Artigo publicado no jornal Poder360, no dia 25 de outubro de 2017, por Xico Graziano
Você conhece alguém a favor do trabalho escravo? Certamente que não. Muita gente, porém, acha que os “ruralistas” defendem a escravidão no campo. Basta ler o noticiário recente.
Nele se percebe um terrível preconceito sobre os produtores rurais. A bem da verdade, para ser mais exato, a birra dos jornalistas recai mesmo contra a bancada ruralista no Congresso Nacional. Quando ela se manifesta, imediatamente leva bronca dos formadores de opinião, como se os parlamentares apenas se dedicassem a promover o mal. Ora, não é bem assim.
Tome-se o caso dessa portaria que alterou a fiscalização contra o trabalho escravo. Qual foi a razão da medida governamental, sugerida pelas lideranças políticas do agro? Acontece que, não raramente, os fiscais públicos elaboravam laudos tendenciosos, que penalizavam injustamente alguns agricultores, sujando seu nome para sempre. Sem direito ao contraditório.
O governo, então, decidiu adotar regras mais precisas para configurar aquelas situações de trabalho forçado, ou análogo ao de escravos. Assim fazendo, permitia também evitar a manipulação ideológica dos laudos, herdada do esquerdismo petista que adora punir o agronegócio. Divulgada sem qualquer explicação, porém, como costuma proceder esse desacreditado governo, a medida soou como uma negociata. Um libera geral no controle da escravidão rural.
Prato feito para a oposição, que deitou e rolou. A OIT (Organização Internacional do Trabalho) esbravejou e até Fernando Henrique Cardoso se rebelou, denunciando um “inaceitável retrocesso na luta pelos direitos humanos”. Com a grita generalizada, o governo se esforçou para explicar melhor o assunto, divulgando fotos contidas nos autos –de beliches, banheiros, etc– querendo mostrar os exageros dos relatórios. Mas o estrago já estava feito.

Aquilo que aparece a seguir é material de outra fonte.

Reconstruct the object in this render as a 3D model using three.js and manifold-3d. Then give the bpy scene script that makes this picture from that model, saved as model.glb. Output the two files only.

Há alguns anos, eu próprio fui ao Vale do Araguaia, no Mato Grosso, conferir uma autuação de trabalho escravo ocorrida na fazenda Rio Preto, de um mineiro com nome de Romão Flor. Deparei-me lá com um excelente, e enorme, rebanho de gado nelore, distribuído em piquetes com pastos plantados, cochos de sal cobertos, alta tecnologia. A propriedade ocupava 246 empregados, sendo 89 vaqueiros, todos com carteira assinada. Moravam numa vila, mantida no local, casas de alvenaria, cesta básica gratuita, escola para a meninada. Tudo civilizado, zero latifúndio.
Mas –daí surgiu a pendenga– a equipe de fiscalização do trabalho, quando lá esteve, flagrou 6 trabalhadores rurais, sem registro profissional, fazendo a roçada de pastagens. Mais. Eles confessaram beber água diretamente das nascentes lá existentes e, quanto aos banheiros, não haviam nos prados: durante a jornada, disseram, faziam as necessidades ali mesmo, no matagal. Essa realidade, comum na roça, bastou para o (forçado) enquadramento como “trabalho análogo à escravidão”. Puro exagero. Denunciei o caso na época, em 2004.
O trabalho degradante, análogo à escravidão, incontestavelmente ainda subsiste alhures, seja no campo seja na cidade, e precisa ser combatido cotidiana e rigorosamente. Ninguém discorda disso. É inadmissível, porém, como tem ocorrido, transformar em crime de servidão irregularidades trabalhistas comuns e discutíveis. Aplique-se a lei com rigor, mas não se afronte a razão.
Agora que o STF, em decisão liminar nesta 3ª feira (24.out.2017) suspendeu os efeitos da controvertida portaria, ganha-se tempo para equacionar a matéria sem julgamentos apressados e tortuosos. Tomara que a PGR, que deverá elaborar uma solução para o impasse, não siga o perverso princípio de que, se os ruralistas defendem uma causa, esta não presta. Chega desse preconceito.